Although the benefits of no-take marine reserves for the restoration of habitats have been well-established, the benefits of closing areas to commercial fishing while allowing continued recreational fishing appear less certain. Unfortunately, we were not able to find robust comparative studies of the ecosystem benefits of taiapure or maitaitai reserves. Total closure rāhui, however, appear to be effective if in place for long enough.
Implications for policy makers
Our results suggest the following options could be explored to support EBM:
1. Building capacity and capability at the regional level to:
- Integrate and develop underutilised existing regulatory options
- Use existing mechanisms for sharing, integrating and utilising resources
Examples of instances where this would be beneficial include:
- The use of existing mechanism such as Resource Management Act section 33 transfers and mana whakahono ā rohe agreements to facilitate cooperative relational approaches to EBM between Māori and regulatory authorities and between different regulatory authorities at the regional level, building on models of co-operative and trusted relationships (e.g., to develop and enforce regulations).

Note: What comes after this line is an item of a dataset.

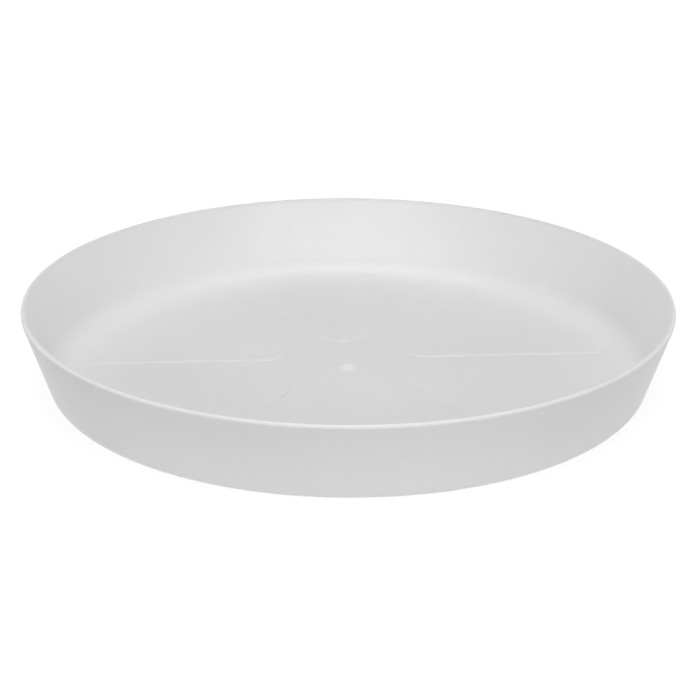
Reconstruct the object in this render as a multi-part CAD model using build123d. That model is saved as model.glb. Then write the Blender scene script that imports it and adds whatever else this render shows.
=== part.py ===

- Customary marine title holder-led co-development and sharing of models of implementing EBM through management plans in ways that effectively influence other regulatory instruments.
2. Integrated mechanisms initiated by and with Māori to enable 6- to 20-year closure of marine areas to activities that adversely affect the ecosystem in order to enable ecosystem recovery
Next steps
We are building on this research to suggest options for NZ law and policy to better support the health and resilience of marine ecosystems and related people.
This includes the need to embed ecosystem-thinking across temporal and spatial scales, recognising and providing for the intent guaranteed to Māori under Te Tiriti o Waitangi and kaitiakitanga, and the conditions that will support a transition towards EBM in marine law, policy and practice.